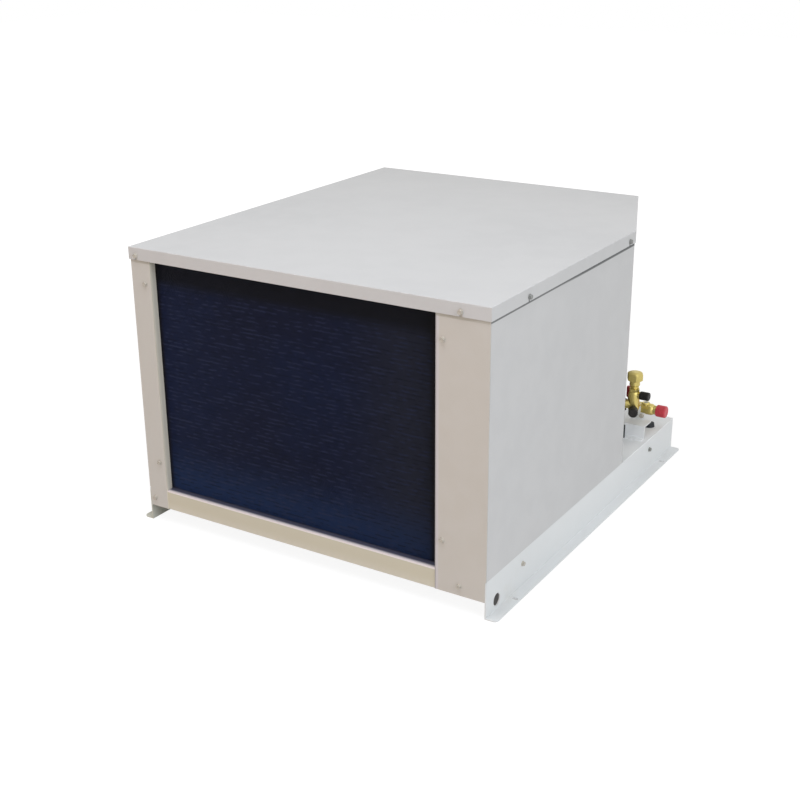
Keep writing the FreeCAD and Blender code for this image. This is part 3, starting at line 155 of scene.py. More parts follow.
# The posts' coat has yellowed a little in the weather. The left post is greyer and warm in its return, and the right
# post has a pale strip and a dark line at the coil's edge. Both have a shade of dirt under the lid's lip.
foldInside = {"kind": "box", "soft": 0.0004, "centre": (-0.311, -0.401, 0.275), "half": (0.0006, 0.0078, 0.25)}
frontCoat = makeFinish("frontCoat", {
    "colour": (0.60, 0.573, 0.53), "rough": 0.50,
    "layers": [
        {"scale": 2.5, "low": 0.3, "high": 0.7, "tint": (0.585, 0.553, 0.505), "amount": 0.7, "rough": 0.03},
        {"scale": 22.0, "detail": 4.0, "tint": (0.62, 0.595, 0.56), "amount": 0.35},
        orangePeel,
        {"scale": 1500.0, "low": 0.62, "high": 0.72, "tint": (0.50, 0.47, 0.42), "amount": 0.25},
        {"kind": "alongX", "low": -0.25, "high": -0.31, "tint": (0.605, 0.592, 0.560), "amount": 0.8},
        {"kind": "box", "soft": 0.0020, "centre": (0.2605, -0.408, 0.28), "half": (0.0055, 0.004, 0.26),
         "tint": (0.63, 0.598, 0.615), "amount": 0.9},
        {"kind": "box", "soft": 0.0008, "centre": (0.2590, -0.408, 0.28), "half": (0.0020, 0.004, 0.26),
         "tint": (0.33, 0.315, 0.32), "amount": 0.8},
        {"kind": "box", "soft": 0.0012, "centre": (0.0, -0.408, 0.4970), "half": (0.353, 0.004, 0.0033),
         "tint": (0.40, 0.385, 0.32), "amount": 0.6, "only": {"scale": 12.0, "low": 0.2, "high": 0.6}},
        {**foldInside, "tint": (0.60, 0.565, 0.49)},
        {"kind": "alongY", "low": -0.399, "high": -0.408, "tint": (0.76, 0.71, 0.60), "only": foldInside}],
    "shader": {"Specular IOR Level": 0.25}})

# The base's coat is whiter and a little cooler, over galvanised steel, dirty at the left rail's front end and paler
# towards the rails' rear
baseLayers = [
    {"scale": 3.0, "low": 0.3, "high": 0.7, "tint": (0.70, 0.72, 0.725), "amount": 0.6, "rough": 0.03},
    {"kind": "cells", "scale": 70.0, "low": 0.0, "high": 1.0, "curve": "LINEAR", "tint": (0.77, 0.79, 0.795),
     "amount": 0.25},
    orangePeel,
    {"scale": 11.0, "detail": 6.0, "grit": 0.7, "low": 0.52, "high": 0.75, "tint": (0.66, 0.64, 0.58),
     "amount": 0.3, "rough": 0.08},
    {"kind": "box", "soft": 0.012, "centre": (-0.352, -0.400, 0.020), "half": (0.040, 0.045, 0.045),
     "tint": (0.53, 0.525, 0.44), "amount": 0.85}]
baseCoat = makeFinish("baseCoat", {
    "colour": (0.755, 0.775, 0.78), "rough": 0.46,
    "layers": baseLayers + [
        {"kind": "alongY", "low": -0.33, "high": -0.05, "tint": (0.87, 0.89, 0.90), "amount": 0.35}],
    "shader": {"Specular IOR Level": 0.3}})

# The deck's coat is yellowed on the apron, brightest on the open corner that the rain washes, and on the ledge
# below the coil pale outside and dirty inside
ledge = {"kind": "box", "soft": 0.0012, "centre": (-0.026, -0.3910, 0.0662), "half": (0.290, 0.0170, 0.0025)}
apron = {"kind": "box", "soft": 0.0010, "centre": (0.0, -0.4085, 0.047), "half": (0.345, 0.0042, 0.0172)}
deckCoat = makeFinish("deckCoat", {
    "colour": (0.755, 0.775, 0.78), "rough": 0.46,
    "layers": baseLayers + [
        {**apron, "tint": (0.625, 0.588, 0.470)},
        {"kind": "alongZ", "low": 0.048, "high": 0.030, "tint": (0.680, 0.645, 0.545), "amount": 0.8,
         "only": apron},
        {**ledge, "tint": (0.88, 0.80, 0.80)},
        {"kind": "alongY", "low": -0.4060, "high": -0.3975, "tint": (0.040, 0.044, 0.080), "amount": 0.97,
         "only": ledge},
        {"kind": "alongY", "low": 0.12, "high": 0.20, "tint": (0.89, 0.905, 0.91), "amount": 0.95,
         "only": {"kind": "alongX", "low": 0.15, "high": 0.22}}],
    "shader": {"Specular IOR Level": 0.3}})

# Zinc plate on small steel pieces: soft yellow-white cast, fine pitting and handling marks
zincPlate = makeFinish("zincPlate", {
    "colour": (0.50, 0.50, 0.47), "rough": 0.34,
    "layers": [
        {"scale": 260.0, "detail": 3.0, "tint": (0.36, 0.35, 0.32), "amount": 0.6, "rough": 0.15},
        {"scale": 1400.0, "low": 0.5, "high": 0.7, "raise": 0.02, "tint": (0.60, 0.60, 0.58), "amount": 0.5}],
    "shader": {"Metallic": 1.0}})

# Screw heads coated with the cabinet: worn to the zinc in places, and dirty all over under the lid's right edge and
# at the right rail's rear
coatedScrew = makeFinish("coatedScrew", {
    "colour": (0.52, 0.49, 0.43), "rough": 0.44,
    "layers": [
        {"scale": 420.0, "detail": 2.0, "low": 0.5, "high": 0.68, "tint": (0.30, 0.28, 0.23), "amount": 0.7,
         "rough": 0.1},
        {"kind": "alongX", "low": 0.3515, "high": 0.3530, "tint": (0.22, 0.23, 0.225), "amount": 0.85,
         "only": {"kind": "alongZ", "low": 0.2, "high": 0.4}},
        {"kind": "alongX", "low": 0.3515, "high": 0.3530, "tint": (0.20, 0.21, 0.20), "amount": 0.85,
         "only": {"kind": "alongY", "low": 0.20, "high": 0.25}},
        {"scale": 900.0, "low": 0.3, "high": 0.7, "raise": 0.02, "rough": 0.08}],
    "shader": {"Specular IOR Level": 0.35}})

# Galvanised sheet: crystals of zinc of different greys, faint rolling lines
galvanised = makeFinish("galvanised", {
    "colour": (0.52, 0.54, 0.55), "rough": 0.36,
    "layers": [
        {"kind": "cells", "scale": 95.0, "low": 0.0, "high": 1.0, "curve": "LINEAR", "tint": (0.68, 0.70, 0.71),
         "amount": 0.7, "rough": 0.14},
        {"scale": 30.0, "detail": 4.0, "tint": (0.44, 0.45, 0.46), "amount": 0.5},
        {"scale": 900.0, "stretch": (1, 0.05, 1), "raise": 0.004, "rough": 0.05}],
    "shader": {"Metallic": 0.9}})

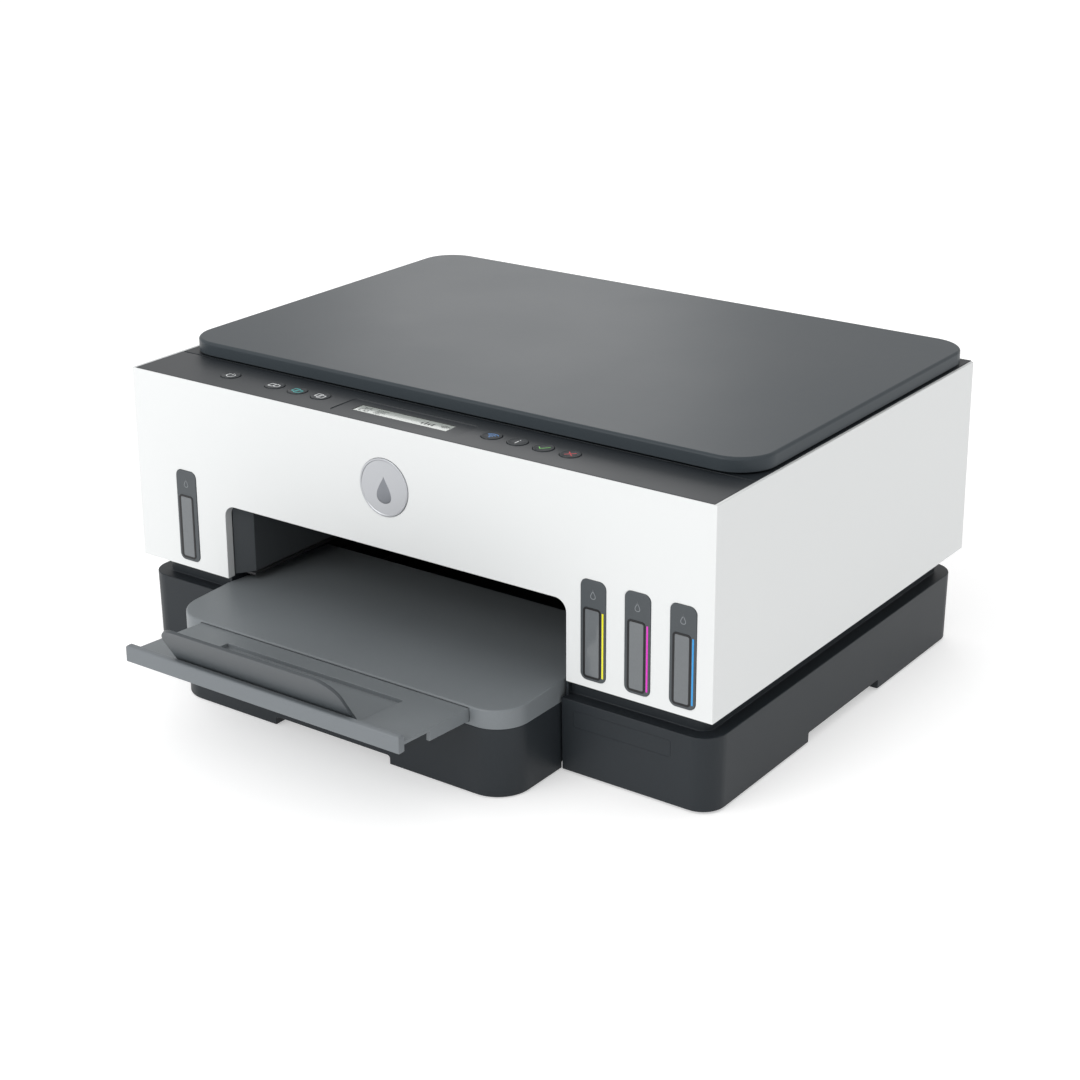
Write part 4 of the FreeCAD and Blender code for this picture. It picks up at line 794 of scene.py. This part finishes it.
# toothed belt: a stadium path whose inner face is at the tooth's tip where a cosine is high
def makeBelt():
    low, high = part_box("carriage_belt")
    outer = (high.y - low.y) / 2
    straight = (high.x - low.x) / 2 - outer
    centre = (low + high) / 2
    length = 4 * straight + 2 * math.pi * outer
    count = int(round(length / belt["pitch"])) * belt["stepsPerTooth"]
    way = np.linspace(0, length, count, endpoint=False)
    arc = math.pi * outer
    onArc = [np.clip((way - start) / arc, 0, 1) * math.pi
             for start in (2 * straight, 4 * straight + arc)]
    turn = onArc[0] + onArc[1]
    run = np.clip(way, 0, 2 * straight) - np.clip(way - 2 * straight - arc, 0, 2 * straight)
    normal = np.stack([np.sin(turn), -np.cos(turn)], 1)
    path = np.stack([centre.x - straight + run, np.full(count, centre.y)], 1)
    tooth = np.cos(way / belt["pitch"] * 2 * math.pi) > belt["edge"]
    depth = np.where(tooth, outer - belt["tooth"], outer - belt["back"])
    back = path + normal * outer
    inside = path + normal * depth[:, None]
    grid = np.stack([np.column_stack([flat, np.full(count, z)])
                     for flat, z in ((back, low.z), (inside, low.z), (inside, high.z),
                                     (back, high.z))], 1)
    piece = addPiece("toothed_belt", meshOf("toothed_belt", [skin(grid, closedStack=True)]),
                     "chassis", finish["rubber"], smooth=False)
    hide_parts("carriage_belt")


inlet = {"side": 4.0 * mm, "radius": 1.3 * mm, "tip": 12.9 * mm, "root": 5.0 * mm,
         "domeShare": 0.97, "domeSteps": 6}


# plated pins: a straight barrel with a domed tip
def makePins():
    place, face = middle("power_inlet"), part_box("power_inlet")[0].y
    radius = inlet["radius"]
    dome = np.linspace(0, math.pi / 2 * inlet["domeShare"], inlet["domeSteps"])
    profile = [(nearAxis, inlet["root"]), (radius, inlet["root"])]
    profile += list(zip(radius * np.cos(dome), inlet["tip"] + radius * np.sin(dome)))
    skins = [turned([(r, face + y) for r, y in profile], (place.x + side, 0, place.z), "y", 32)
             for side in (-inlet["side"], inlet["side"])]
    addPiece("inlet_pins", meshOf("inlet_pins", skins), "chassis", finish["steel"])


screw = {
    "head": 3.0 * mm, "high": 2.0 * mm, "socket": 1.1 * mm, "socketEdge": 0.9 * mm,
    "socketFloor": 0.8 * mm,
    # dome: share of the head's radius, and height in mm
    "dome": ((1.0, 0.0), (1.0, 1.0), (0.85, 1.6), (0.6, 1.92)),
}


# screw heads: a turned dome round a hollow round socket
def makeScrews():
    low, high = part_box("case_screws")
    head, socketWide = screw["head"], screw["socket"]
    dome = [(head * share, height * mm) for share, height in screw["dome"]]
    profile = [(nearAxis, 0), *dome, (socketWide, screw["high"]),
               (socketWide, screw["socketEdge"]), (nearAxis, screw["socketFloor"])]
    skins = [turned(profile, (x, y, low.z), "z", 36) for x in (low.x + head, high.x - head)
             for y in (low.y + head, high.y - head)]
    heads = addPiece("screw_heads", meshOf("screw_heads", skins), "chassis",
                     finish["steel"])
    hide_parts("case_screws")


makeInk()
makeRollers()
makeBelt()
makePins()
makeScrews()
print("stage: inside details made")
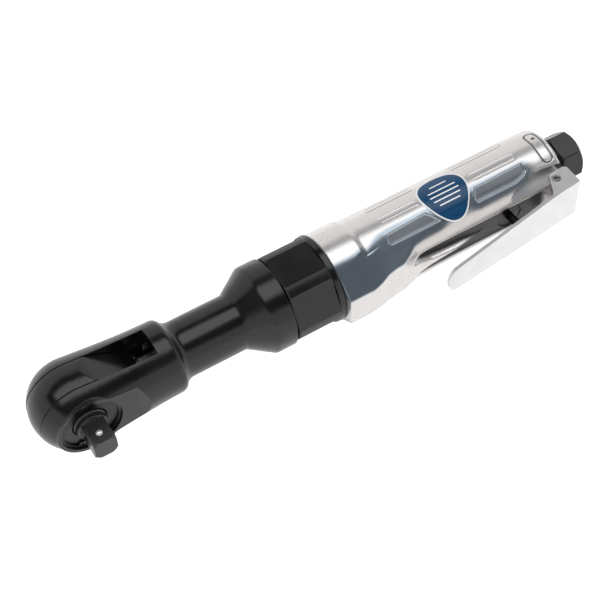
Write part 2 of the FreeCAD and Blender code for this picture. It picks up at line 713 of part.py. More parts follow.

What is being asked: Go through the material above and copy each line that has the word "picks".

Answer to the exercise:
Write part 4 of the FreeCAD and Blender code for this picture. It picks up at line 794 of scene.py. This part finishes it.
Write part 2 of the FreeCAD and Blender code for this picture. It picks up at line 713 of part.py. More parts follow.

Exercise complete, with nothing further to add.